EXERCISE
Reproduce each line exactly. Skip none.

(Records with modeling code)
-*-*-
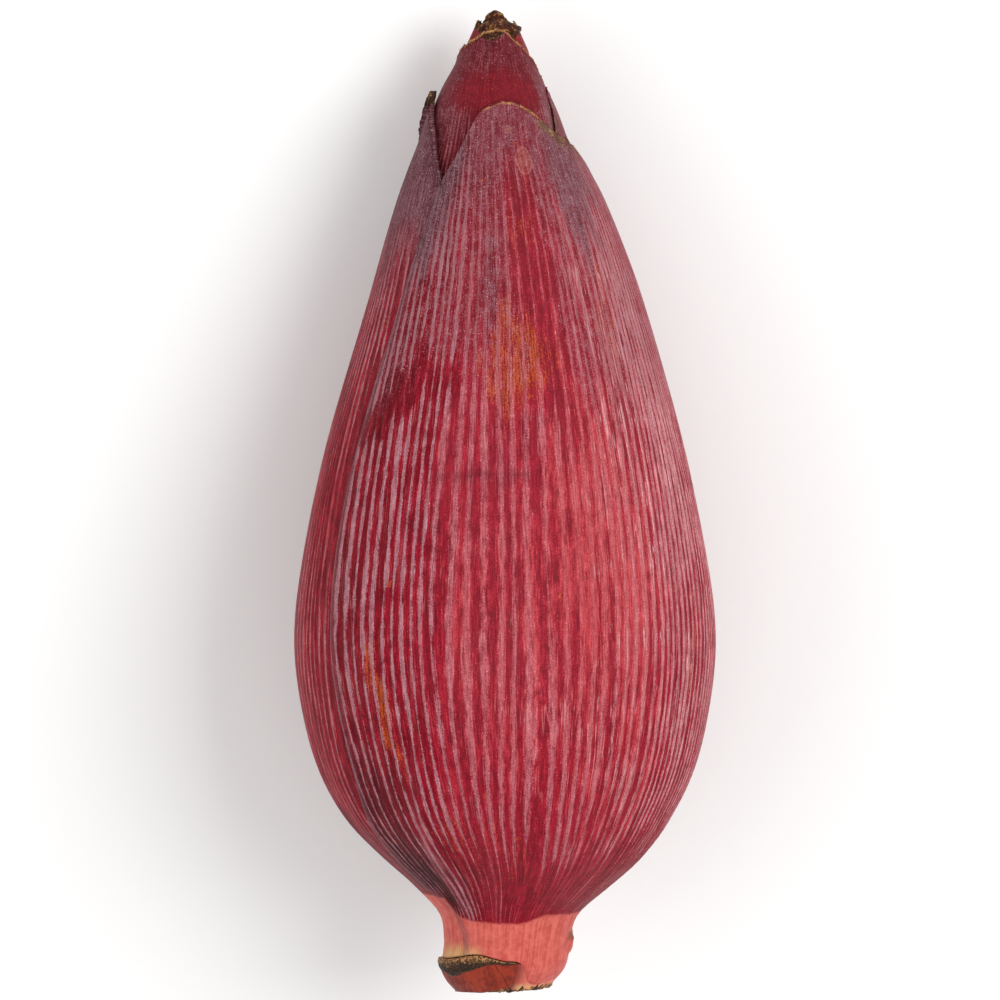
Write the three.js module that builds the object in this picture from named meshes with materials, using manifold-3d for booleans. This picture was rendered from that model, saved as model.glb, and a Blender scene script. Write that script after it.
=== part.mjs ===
// A banana blossom as cut from the plant: a pointed bud of big leathery bracts that wrap over one
// another in a spiral, on a short length of thick stem. It lies on its side with its tip to +Y and
// its cut stem to -Y, and rests on the flattened belly of its right outer bract. Millimetres, +Z up.
//
// Shapes are described in the bud's own frame, whose Y axis is the axis of the bud. A point there has
// a height y above the cut, an angle round the axis (0 is up, 90 is to the right) and a radius.

import * as THREE from "three";
import { mergeVertices } from "three/addons/utils/BufferGeometryUtils.js";
import Module from "manifold-3d";

// Driving dimensions: millimetres, and degrees for angles.
const LENGTH = 265; // from the cut end of the stem to the dried tip
const FLATTEN = 0.96; // depth of the bud as a share of its width
const REST_TILT = 9; // how far the tip is tipped down when the belly rests on a table
const REST_FLAT = 0.8; // how far the belly is pressed flat there
const CUT_SLANT = 1.4; // how much higher the cut is at its right edge than at its left
const BODY_GAP = 0.35; // clearance between the stem and what it carries
const INNERMOST = 7.2; // layers from the outermost bract in to the heart, which has a little room

// Radius of the bud over its outermost bract, as [y, radius]: neck, belly, then a long cone.
const ENVELOPE = [
  [0, 12.0], [3, 14.9], [7.5, 17.3], [14, 17.6], [21, 19.4], [28, 26.5], [36, 35.5], [46, 44.2],
  [60, 51.6], [78, 56.0], [97, 57.5], [120, 54.9], [150, 48.5], [185, 38.2], [213, 28.8], [228, 22.4],
  [239, 18.6], [249, 14.0], [258, 9.9], [LENGTH, 6.6],
];
// Sideways wander of the axis, as [y, x].
const AXIS_SHIFT = [
  [0, -1.2], [12, 0.2], [20, 0.8], [32, 1.9], [50, 0.2], [97, -0.5], [185, -0.4], [213, -1.4],
  [226, -2.2], [LENGTH, -2.3],
];
// Distance from the outer face of one layer to that of the next, and the part of it that is air.
const LAYER_STEP = [
  [0, 1.1], [20, 1.2], [60, 1.9], [150, 1.9], [200, 1.2], [235, 0.92], [LENGTH, 0.82],
];
const LAYER_AIR = [
  [0, 0.35], [20, 0.5], [45, 0.75], [150, 0.75], [200, 0.6], [235, 0.5], [LENGTH, 0.42],
];
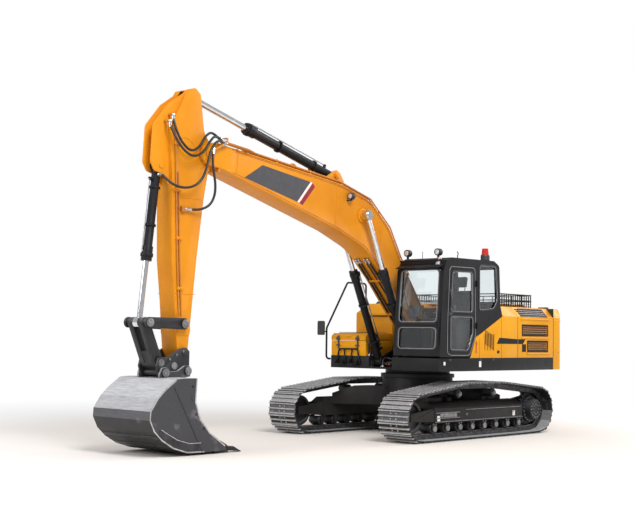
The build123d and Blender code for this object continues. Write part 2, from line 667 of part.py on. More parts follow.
-*-*-
TASK OUTPUT
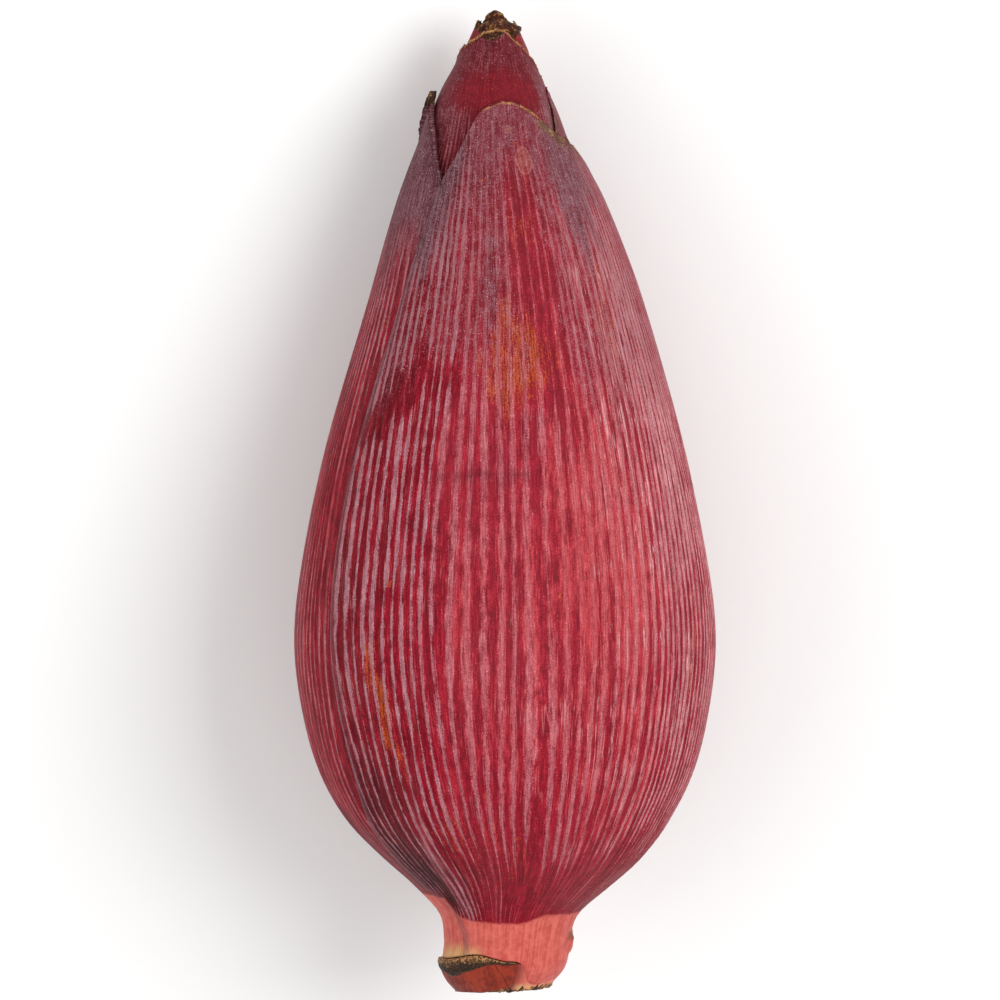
Write the three.js module that builds the object in this picture from named meshes with materials, using manifold-3d for booleans. This picture was rendered from that model, saved as model.glb, and a Blender scene script. Write that script after it.
=== part.mjs ===
// A banana blossom as cut from the plant: a pointed bud of big leathery bracts that wrap over one
// another in a spiral, on a short length of thick stem. It lies on its side with its tip to +Y and
// its cut stem to -Y, and rests on the flattened belly of its right outer bract. Millimetres, +Z up.
//
// Shapes are described in the bud's own frame, whose Y axis is the axis of the bud. A point there has
// a height y above the cut, an angle round the axis (0 is up, 90 is to the right) and a radius.

import * as THREE from "three";
import { mergeVertices } from "three/addons/utils/BufferGeometryUtils.js";
import Module from "manifold-3d";

// Driving dimensions: millimetres, and degrees for angles.
const LENGTH = 265; // from the cut end of the stem to the dried tip
const FLATTEN = 0.96; // depth of the bud as a share of its width
const REST_TILT = 9; // how far the tip is tipped down when the belly rests on a table
const REST_FLAT = 0.8; // how far the belly is pressed flat there
const CUT_SLANT = 1.4; // how much higher the cut is at its right edge than at its left
const BODY_GAP = 0.35; // clearance between the stem and what it carries
const INNERMOST = 7.2; // layers from the outermost bract in to the heart, which has a little room

// Radius of the bud over its outermost bract, as [y, radius]: neck, belly, then a long cone.
const ENVELOPE = [
  [0, 12.0], [3, 14.9], [7.5, 17.3], [14, 17.6], [21, 19.4], [28, 26.5], [36, 35.5], [46, 44.2],
  [60, 51.6], [78, 56.0], [97, 57.5], [120, 54.9], [150, 48.5], [185, 38.2], [213, 28.8], [228, 22.4],
  [239, 18.6], [249, 14.0], [258, 9.9], [LENGTH, 6.6],
];
// Sideways wander of the axis, as [y, x].
const AXIS_SHIFT = [
  [0, -1.2], [12, 0.2], [20, 0.8], [32, 1.9], [50, 0.2], [97, -0.5], [185, -0.4], [213, -1.4],
  [226, -2.2], [LENGTH, -2.3],
];
// Distance from the outer face of one layer to that of the next, and the part of it that is air.
const LAYER_STEP = [
  [0, 1.1], [20, 1.2], [60, 1.9], [150, 1.9], [200, 1.2], [235, 0.92], [LENGTH, 0.82],
];
const LAYER_AIR = [
  [0, 0.35], [20, 0.5], [45, 0.75], [150, 0.75], [200, 0.6], [235, 0.5], [LENGTH, 0.42],
];
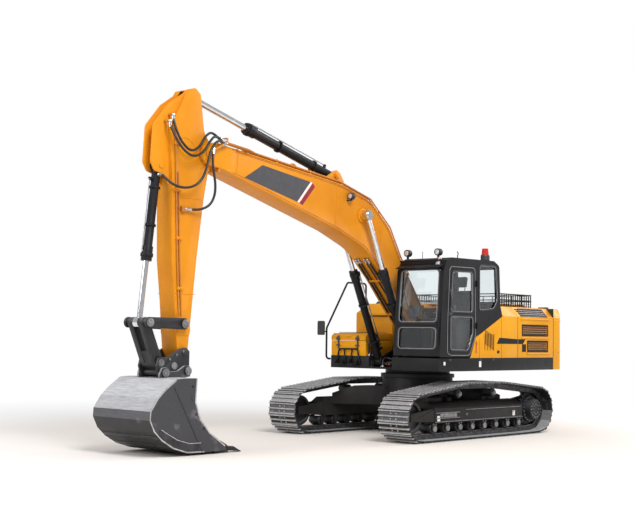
The build123d and Blender code for this object continues. Write part 2, from line 667 of part.py on. More parts follow.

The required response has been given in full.